MTV caught up with Thompson for a mid-morning coffee and found that, despite all the accolades, in person he is warm, affable and ridiculously self-depreciating. It’s impossible to tell if this is due to genuine modesty or just a well developed technique to keep the work separate from the man, but in a world overstuffed with pompous, self-aggrandising celebs it’s an endearing trait.
Your last album Dream Attic was recorded live and the new album Electric only took four days at Buddy Miller's home studio - are you consciously trying different ways to approach the recording process, and how important is spontaneity to you?
“I wanted to do a record with the trio - we’re all LA based and have been doing a lot of commando-style hit and run gigs together where it wouldn’t be economical to take a full band - so I began writing for that format. We went down to Nashville and set up in Buddy’s house which was great, a really relaxed environment.
“We recorded really quickly, four tracks a day, which is insanely fast these days. I mean I know the Beatles would record a whole album in two hours but for modern times it’s pretty quick.
“We had a few guests, Alison and Siobhan came and sung and Stuart Duncan is a fantastic fiddle player, I asked him to just ‘play a bit more Scottish’ and he got it straight away.
“It was very spontaneous, all mostly done live with just a few overdubs. I wanted to get that raw, garagy feel where it sounds like it’s going down at the time, with everyone in one room.
“I wanted to avoid something that was too tidy and polished, that sounded immaculate but dull. The rest of my life is immaculate but dull, but musically I like to be a bit more spontaneous."
You’re regularly named as one the greatest electric guitarists of all time, but do you ever feel this overshadows your work as a songwriter and singer?
“I think of myself as a ‘package’, but you do get fans who only see you one way.

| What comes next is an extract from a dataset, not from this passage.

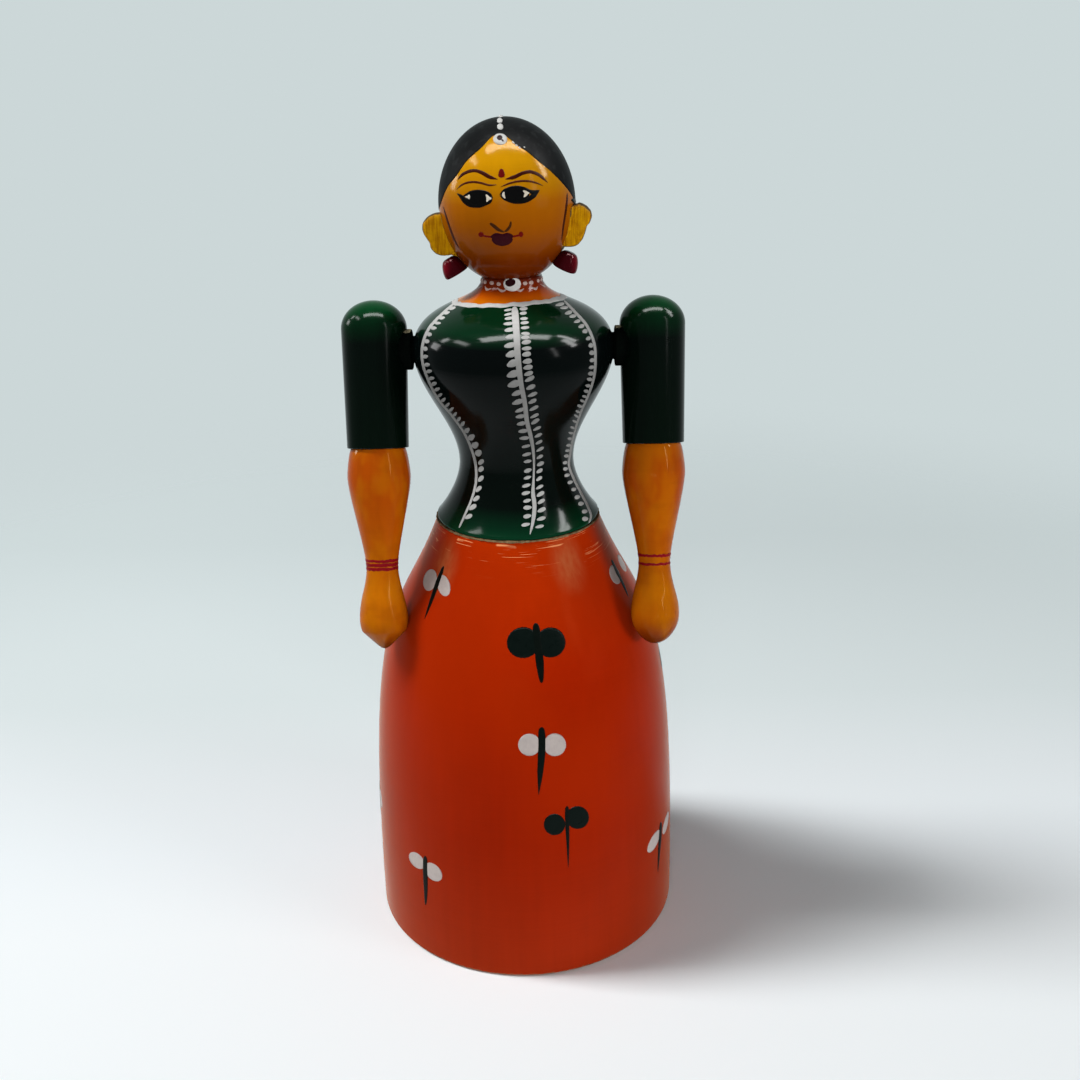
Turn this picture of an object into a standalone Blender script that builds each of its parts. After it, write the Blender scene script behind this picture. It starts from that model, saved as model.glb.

Some guitar fans don’t care about the context or the folk roots of the music - they just want to hear the guitar playing.
“Now that could be up to a third of the audience so I don’t want to alienate them, but then you get the song fans, who might only like the sad songs and are just hanging on for every third number in a set.

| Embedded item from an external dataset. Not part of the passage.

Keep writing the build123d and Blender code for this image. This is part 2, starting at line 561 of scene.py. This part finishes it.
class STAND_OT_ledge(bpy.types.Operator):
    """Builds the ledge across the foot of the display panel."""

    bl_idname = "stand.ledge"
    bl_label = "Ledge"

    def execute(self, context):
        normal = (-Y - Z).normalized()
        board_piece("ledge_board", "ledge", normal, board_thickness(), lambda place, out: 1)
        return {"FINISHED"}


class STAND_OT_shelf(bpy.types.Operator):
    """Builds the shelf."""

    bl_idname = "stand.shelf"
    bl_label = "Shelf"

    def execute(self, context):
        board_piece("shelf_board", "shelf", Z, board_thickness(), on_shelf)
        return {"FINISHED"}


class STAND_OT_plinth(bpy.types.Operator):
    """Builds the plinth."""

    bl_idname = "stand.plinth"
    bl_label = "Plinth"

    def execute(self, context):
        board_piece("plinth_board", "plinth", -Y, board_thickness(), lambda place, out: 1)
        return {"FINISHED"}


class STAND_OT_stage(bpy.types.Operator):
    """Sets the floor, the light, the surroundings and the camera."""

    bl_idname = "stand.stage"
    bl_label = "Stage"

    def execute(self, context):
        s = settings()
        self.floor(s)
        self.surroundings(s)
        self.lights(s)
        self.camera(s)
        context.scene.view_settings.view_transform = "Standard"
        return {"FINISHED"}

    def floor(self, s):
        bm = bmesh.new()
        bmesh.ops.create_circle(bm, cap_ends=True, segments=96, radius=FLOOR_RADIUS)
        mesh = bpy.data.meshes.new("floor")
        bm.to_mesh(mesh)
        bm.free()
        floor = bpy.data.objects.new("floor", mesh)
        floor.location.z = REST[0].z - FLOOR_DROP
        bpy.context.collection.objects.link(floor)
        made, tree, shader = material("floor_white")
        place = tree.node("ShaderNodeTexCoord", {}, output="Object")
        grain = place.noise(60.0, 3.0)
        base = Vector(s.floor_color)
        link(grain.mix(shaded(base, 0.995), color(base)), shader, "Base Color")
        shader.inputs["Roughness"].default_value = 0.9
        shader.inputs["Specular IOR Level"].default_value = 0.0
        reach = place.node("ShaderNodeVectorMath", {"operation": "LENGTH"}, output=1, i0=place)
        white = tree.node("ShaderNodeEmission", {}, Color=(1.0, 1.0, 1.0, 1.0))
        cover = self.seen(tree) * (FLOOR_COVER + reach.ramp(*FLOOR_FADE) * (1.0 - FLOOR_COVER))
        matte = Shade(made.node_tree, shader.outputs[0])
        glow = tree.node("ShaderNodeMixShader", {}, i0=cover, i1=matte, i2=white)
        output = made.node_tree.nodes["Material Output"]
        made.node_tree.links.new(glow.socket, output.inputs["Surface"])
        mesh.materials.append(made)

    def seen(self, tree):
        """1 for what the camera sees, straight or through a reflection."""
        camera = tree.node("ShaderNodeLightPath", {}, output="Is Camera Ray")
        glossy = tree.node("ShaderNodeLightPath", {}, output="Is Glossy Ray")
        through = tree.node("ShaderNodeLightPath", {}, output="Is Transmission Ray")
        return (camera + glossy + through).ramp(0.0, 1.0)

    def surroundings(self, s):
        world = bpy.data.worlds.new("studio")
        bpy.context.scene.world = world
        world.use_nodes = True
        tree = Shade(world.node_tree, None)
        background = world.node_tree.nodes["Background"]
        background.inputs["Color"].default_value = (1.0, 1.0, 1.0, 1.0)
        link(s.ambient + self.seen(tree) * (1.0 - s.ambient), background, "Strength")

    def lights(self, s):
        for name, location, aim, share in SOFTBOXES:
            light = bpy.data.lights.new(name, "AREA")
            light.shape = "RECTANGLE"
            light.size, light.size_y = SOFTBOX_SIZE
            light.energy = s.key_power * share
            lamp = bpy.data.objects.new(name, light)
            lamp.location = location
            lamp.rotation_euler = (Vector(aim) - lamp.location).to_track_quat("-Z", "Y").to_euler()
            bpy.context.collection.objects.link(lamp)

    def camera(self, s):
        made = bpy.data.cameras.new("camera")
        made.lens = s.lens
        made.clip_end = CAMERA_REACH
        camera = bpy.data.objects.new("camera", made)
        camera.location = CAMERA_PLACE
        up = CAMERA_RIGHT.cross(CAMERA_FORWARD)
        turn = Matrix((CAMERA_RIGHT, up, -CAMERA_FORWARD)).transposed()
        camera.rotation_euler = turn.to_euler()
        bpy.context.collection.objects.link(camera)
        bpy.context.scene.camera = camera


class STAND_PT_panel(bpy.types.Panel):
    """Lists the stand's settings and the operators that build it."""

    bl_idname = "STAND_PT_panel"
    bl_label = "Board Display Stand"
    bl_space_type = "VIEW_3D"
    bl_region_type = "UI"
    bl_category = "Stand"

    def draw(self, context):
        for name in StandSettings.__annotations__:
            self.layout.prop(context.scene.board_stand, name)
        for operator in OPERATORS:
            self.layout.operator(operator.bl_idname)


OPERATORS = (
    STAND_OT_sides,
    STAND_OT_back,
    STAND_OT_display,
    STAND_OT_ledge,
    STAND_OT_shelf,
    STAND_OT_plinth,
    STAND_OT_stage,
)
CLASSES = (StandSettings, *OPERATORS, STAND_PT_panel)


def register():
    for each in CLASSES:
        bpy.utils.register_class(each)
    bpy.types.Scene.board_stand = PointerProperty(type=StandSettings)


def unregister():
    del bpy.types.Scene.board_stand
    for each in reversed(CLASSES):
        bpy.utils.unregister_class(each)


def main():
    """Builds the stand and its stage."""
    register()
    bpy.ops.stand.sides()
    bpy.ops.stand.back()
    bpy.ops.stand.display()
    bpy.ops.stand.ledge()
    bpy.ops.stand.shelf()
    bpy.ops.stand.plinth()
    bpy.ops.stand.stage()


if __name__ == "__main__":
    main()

“Then there are the final third of my audience who will take the whole package - they’re the ‘enlightened’ ones of course…”
You obviously have your roots in folk, but do you still categorise yourself as a ‘folk musician’, if you categorise yourself at all?

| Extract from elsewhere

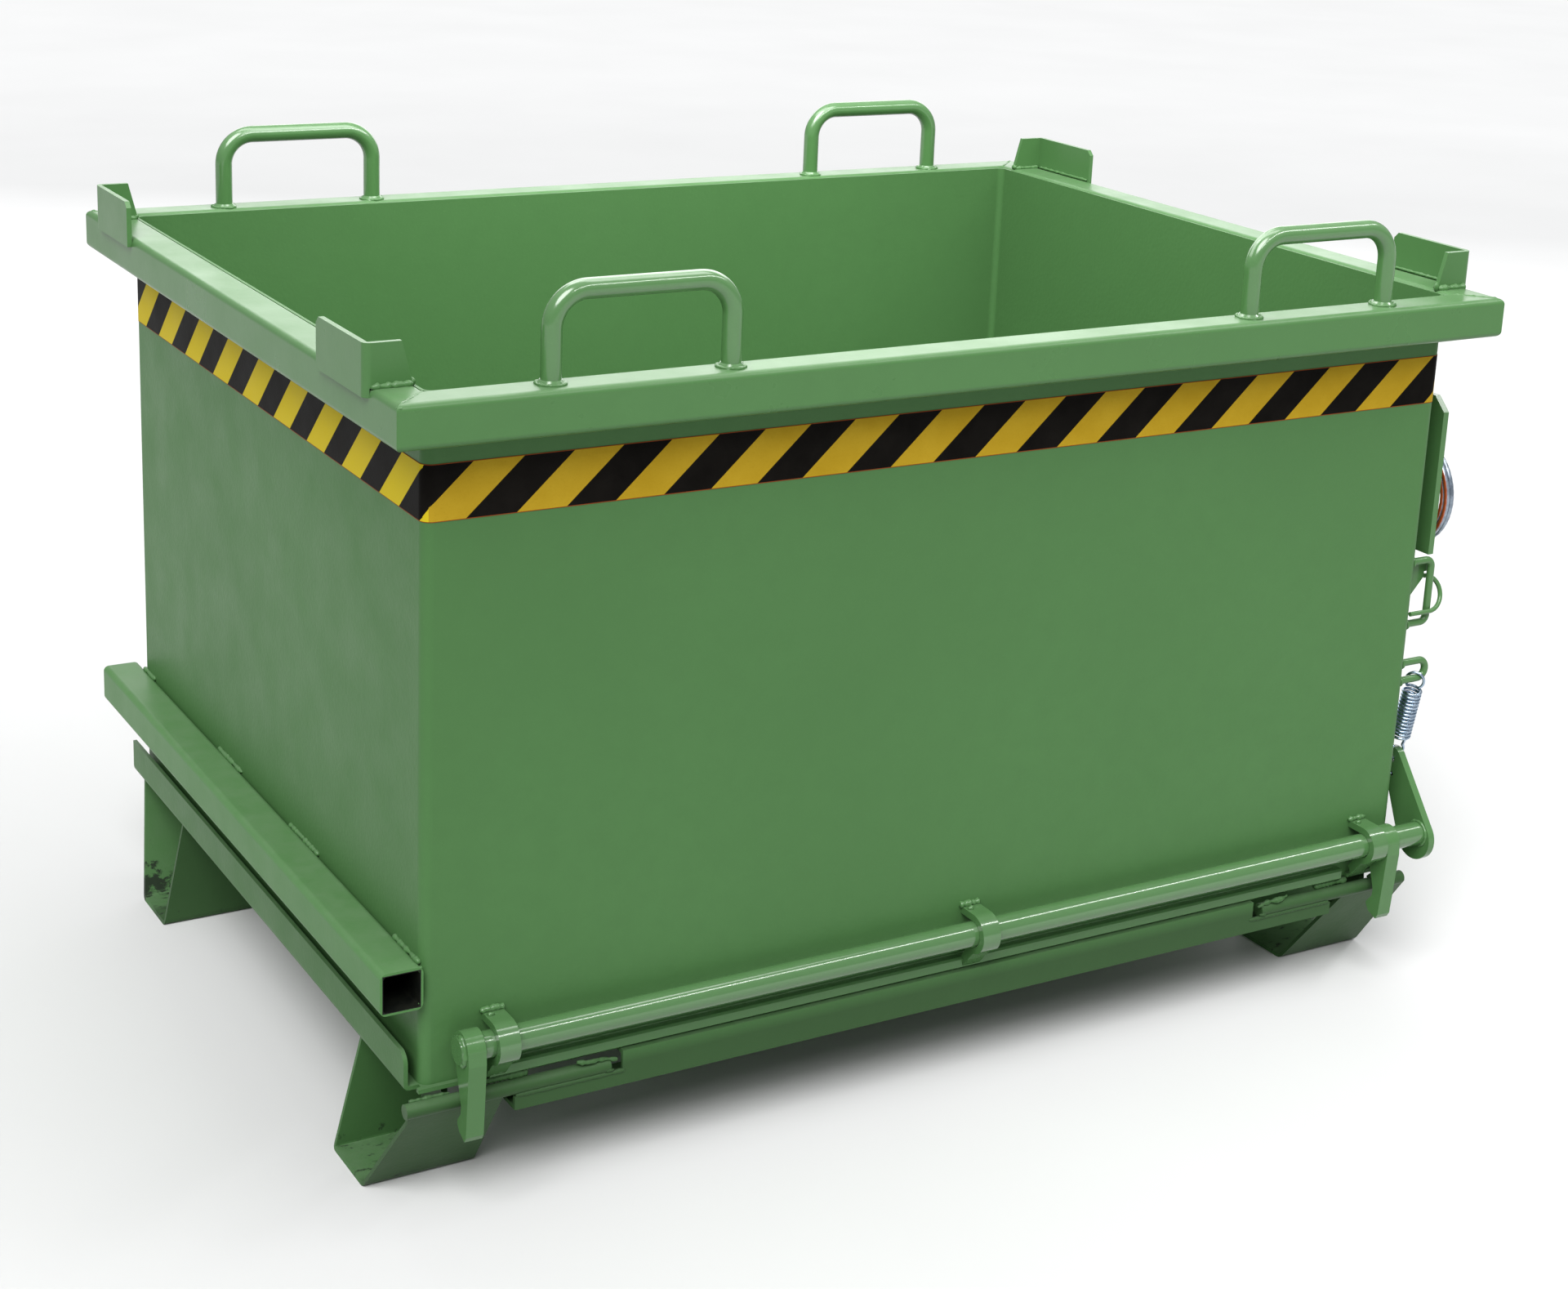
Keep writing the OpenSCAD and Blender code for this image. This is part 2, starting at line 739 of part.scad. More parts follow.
// ---- release rope ----
module rope_ferrule() {
    color(zinc) in_body() translate([spring_x, 0, rope_hole[1]]) {
        translate([0, rope_hole[0] + ferrule_ring_r, 0])
            rotate_extrude() translate([ferrule_ring_r, 0]) circle(spring_wire_r);
        translate([0, ferrule_y, 0]) rotate([-90, 0, 0]) cylinder(r = ferrule_r, h = ferrule_l);
    }
}
module rope_line() {
    path = smooth(rope_route, rope_steps);
    last = len(path) - 1;
    function ahead(i) = unit(path[min(i + 1, last)] - path[max(i - 1, 0)]);
    function ring(i) =
        let (t = ahead(i), u = unit(cross(t, [1, 0, 0])), v = cross(t, u))
        [for (k = [0:rope_sides - 1])
            let (a = 360 * k / rope_sides)
            path[i] + rope_d / 2 * (cos(a) * u + sin(a) * v)];
    points = [for (i = [0:last]) each ring(i)];
    sides = [
        for (i = [0:last - 1], k = [0:rope_sides - 1])
            let (a = i * rope_sides + k, b = i * rope_sides + (k + 1) % rope_sides)
            [a, b, b + rope_sides, a + rope_sides]
    ];
    start = [[for (k = [rope_sides - 1:-1:0]) k]];
    end = [[for (k = [0:rope_sides - 1]) last * rope_sides + k]];
    color(rope_grey) in_body() translate([body_w, 0, 0])
        polyhedron(points, concat(start, sides, end), convexity = 8);
}
module rope_coil() {
    color(rope_grey) in_body() translate([coil_x, coil_y, coil_z]) rotate([0, 90, 0])
        rotate_extrude() translate([coil_d / 2 - rope_d, -rope_d])
            rounded_rect(2 * rope_d, 2 * rope_d, rope_d / 2);
}

wall_front();
wall_back();
wall_left();
wall_right();
rim_front();
rim_back();
rim_left();
rim_right();
bow_front_left();
bow_front_right();
bow_back_left();
bow_back_right();
stack_front_left();
stack_front_right();
stack_back_left();
stack_back_right();
warning_tape();
side_tube_left();
side_tube_right();
front_ledge();
strap_left();
strap_middle();
strap_right();
rope_holder();
rope_bracket();
bracket_gusset();
rope_hoop();
rope_guide();
spring_eye();
return_spring();
hinge_ears_left();
hinge_ears_right();
hinge_pin_left();
hinge_pin_right();
floor_sheet();
floor_lip_left();
floor_lip_right();
front_beam();
back_beam();
cross_member_left();
cross_member_right();
latch_bar_left();
latch_bar_right();
foot_front_left();
foot_front_right();
foot_back_left();
foot_back_right();
foot_rib_left();
foot_rib_right();
floor_knuckle_left();
floor_knuckle_right();
latch_shaft();
hook_left();
hook_right();
latch_lever();
rope_line();
rope_coil();
rope_ferrule();
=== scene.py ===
import bpy
import bmesh
import math
import random
from mathutils import Matrix, Vector, noise


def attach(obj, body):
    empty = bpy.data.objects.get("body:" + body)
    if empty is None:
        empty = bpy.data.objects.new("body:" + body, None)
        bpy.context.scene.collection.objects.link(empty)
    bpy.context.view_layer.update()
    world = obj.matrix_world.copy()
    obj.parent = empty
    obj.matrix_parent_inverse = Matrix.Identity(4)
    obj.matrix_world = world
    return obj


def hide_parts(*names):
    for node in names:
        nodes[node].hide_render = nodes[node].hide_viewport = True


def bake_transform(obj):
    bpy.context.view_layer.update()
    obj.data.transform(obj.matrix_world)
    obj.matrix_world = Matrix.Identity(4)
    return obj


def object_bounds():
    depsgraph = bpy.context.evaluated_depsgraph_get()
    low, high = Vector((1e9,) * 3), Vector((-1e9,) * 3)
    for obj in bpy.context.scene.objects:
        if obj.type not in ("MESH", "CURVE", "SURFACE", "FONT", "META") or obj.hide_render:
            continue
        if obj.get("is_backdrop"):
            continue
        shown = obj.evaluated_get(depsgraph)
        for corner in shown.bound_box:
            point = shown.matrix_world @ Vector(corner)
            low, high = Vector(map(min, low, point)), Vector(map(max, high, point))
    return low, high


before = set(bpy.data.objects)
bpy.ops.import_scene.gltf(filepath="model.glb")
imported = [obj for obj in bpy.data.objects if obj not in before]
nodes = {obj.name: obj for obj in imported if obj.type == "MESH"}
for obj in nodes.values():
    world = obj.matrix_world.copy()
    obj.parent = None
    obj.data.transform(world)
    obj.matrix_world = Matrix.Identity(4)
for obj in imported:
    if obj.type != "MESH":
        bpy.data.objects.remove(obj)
cad_low, cad_high = (v.copy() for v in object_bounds())


# The box's length and depth, and how far its bottom edge is above the ground, in millimetres
BOX_LONG, BOX_DEEP, BOX_LIFT = 1120, 800, 125


def at(x, y, z):
    """A point given in millimetres from the box's left front bottom corner."""
    return Vector(((x - BOX_LONG / 2) / 1000, (y - BOX_DEEP / 2) / 1000, (z + BOX_LIFT) / 1000))


# ---- camera ----
camera_data = bpy.data.cameras.new("camera")
camera_data.lens = 60.54
camera_data.sensor_width = 36
camera_data.shift_x = 0
camera_data.shift_y = -0.12
camera = bpy.data.objects.new("camera", camera_data)
camera.location = (-1.3628, -2.3326, 1.2914)
camera.rotation_euler = (1.29792, -0.04162, -0.52304)
bpy.context.scene.collection.objects.link(camera)
bpy.context.scene.camera = camera


# ---- node materials ----
class Material:
    """A node material, with short calls that add and join its nodes."""

    def __init__(self, name):
        self.material = bpy.data.materials.new(name)
        self.material.use_nodes = True
        self.tree = self.material.node_tree
        self.shader = self.tree.nodes["Principled BSDF"]
        self.place = self.tree.nodes.new("ShaderNodeTexCoord").outputs["Object"]

    def node(self, kind, inputs=None, **settings):
        node = self.tree.nodes.new(kind)
        for key, value in settings.items():
            setattr(node, key, value)
        for key, value in (inputs or {}).items():
            self.put(node.inputs[key], value)
        return node

    def put(self, socket, value):
        if isinstance(value, bpy.types.NodeSocket):
            self.tree.links.new(value, socket)
        else:
            socket.default_value = value

    def math(self, operation, *values):
        node = self.node("ShaderNodeMath", operation=operation)
        for socket, value in zip(node.inputs, values):
            self.put(socket, value)
        return node.outputs[0]

    def scaled(self, scale):
        node = self.node("ShaderNodeMapping", {"Vector": self.place, "Scale": scale})
        return node.outputs[0]

    def noise(self, scale, detail=4.0, rough=0.55, place=None):
        inputs = {"Vector": place or self.place, "Scale": scale, "Detail": detail,
                  "Roughness": rough}
        return self.node("ShaderNodeTexNoise", inputs).outputs["Fac"]

    def range(self, value, low, high, to_low=0.0, to_high=1.0):
        inputs = {"Value": value, "From Min": low, "From Max": high,
                  "To Min": to_low, "To Max": to_high}
        return self.node("ShaderNodeMapRange", inputs, clamp=True).outputs[0]

    def mix(self, factor, first, second, blend="MIX"):
        node = self.node("ShaderNodeMix", data_type="RGBA", blend_type=blend)
        self.put(node.inputs["Factor"], factor)
        self.put(node.inputs[6], first)
        self.put(node.inputs[7], second)
        return node.outputs[2]

    def bump(self, height, distance, normal=None):
        inputs = {"Height": height, "Distance": distance, "Strength": 1.0}
        if normal is not None:
            inputs["Normal"] = normal
        return self.node("ShaderNodeBump", inputs).outputs[0]

    def axes(self):
        node = self.node("ShaderNodeSeparateXYZ", {"Vector": self.place})
        return node.outputs[0], node.outputs[1], node.outputs[2]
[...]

“It depends what I’m accused of!
"If you accuse me of being a folk musician I’ll swear I’m a rock musician - and vice versa.
“However, having glibly said that I am more of a folk musician. I missed a lot of rock music through the 70s, 80s and 90s so I’ll hear something on the radio and my kids will say ‘how do you not know that, it’s a classic!’ - I guess I just haven’t been paying attention.”
While you often play in a variety of different styles, your music appears to stand apart from contemporary trends or fashions - were you ever under pressure to be 'more commercial’?
“In the 80s and 90s I was under some pressure from the record company to follow fashion a bit more in terms of production, like using a big Bruce Springsteen snare sound, I went along with that a little and if I had a time machine now, and the inclination, I’d go back and fix some things.
But on the whole I’ve been left alone as they don’t understand what I’m doing… which is a good place to be.”
You’ve been based in the States for several years now but many of your songs, such as Salford Sunday on the new album, still reference English settings. How much of this is drawn from memory, and has the idea of England now become a world for your songs to inhabit?
“Yes, I think it is a world that you build for your songs to inhabit. It’s an inner landscape constructed mainly from memory, in a lot of ways I write about a Britain that doesn’t exist any more.
“Salford Sunday for example draws on my memories of the 60s, sometimes things just sit in the back of your head and niggle away for years so you have to write a song about them just to lay them to rest.
“When I write I’m not that influenced by my surroundings. It sounds facetious to say but I can often write best about being miserable while lying on a beach somewhere, where I don’t really have to do anything and my mind is not caught up in the present.”
You are very prolific in terms of both new material and live performance - do you still feel as driven to make music as you’ve always been?
“I think you have to be driven by something. I’m not sure exactly what it is that drives me, I could probably go to a psychiatrist to resolve things and be happy, but then I might never write another song. So I don’t go…
“I prefer to be slightly crazy. It’s nice to create; I love the feeling of making something. Inspiration is always welcome, you have to keep the lights on for ideas, keep the shop open in case something pops in.”
You’ve played with many other artists over the years, but if you could pick anyone, living or dead, to jam with for an evening, who would it be?
“Gosh…. Well it would be fun to hang out with Stravinsky. I always liked the story of how Charlie Parker found out where Stravinsky lived, and kept wanting to introduce himself but never quite got up the confidence to knock on the door.
“Think what might have happened if he did - if Stravinsky wrote an alto-sax concerto for Charlie Parker to perform!
I’m not quite at that level but I’d have loved to have met Stravinsky in order to learn from him, there’s loads of other people I’d love to be a fly on the wall around, like Louis Armstrong or Django Reinhardt… but I don’t think I’d have the self confidence to actually play with them.”